Parsons was first returned to the Irish parliament for his university by the ‘popular party’, but on his father’s death succeeded him as Member for King’s County. He had acquired a reputation, as a protégé of Henry Flood, for independence and forthright speaking, and although by 1795 he was prepared to support the war against France, he deprecated the severity of government in 1798 and was a prominent opponent of the Act of Union. He at once took his seat at Westminster in 1801 and voted with ministers on the address, 2 Feb., but on 6 Mar. sought to obstruct the Irish martial law continuation bill and on 12 and 16 Mar. was its leading Irish critic, disclaiming animosity towards ministers, but explaining that he had opposed it in Dublin and could not see Ireland left no better off than Botany Bay.
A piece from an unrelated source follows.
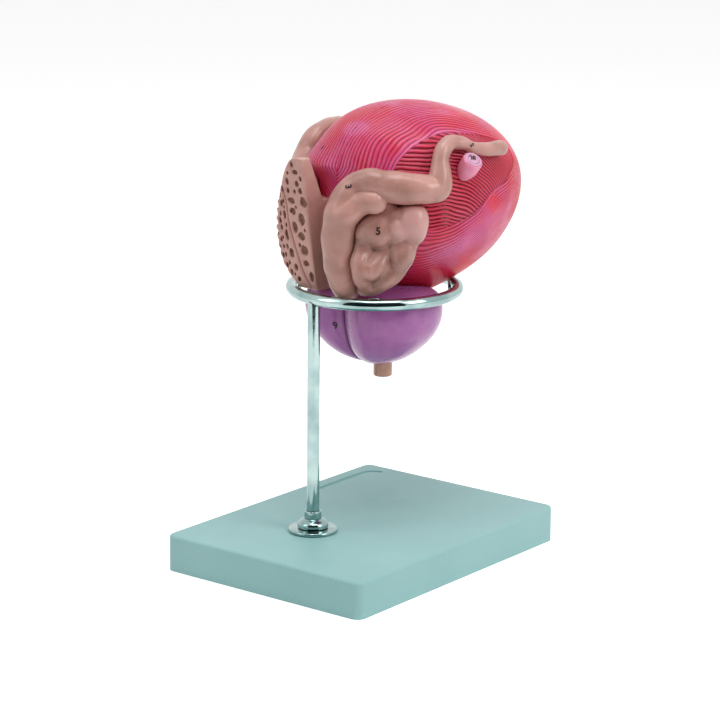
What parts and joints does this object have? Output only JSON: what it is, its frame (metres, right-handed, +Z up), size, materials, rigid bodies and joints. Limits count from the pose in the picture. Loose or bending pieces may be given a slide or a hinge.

On 19 Mar. he was in the minority against the Irish master of the rolls bill.1
Parsons was regarded by government as a country gentleman whom they could win over, and after supporting the peace preliminaries at the prime minister’s request, he made it clear in December 1801 that he wished for an official situation. The prospect of being Irish chancellor of the exchequer or chief secretary was apparently held out to him and Addington promised to recommend him to the viceroy, but neglected to do so. By September 1802 the viceroy concluded that Parsons, who might be a ‘useful friend’ and ‘a troublesome enemy’, would be well satisfied with a seat at the Irish treasury board, though he also pressed for advancement for his brothers in the church and the law, and for a promotion in the peerage for his uncle, Viscount Oxmantown, to whose title he was by remainder to succeed. In November the chief secretary wrote with tongue in cheek of Parsons as one of the Irish Members he had ‘purposely kept back’ from Westminster, ‘because I did not think it safe that they should be left wandering about London streets at such a moment without anyone to take care of them’.2 On 4 Mar. 1803 Parsons voted with ministers against an inquiry into the Prince of Wales’s financial affairs, and on 15 and 16 Mar. gave a warm support to the Irish militia bill. On 10 May he recommended that Members be summoned to attend the House by the Speaker’s circular, as had been the practice in Dublin. He spoke on the government side on the resumption of hostilities with France, 19, 24 May 1803. He remained loyal to Addington’s government, defending the payment of Irish civil officers at par, 12 Apr. 1804, and the Irish militia offer bill next day, when he maintained that Ireland had never been better cared for. Addington’s last official request before his resignation in May 1804 was some ‘mark of attention’ to Parsons, ‘who has supported me in the most steady and honourable manner’.3
Parsons contrived to ‘come forward very handsomely’ in support of Pitt’s succeeding administration, defending the additional force bill, 8 June 1804. He was one of the few Irish Members disposed to criticize the immediate abolition of the slave trade, advocating gradual abolition, 7 June 1804, for the sake of the mercantile interest, and calling for the evidence to be printed. On 18 June Lord Hawkesbury informed the viceroy that Parsons was to be given a seat at the Irish treasury board, and added: ‘He would undertake to manage the Irish Members who come over to attend Parliament’.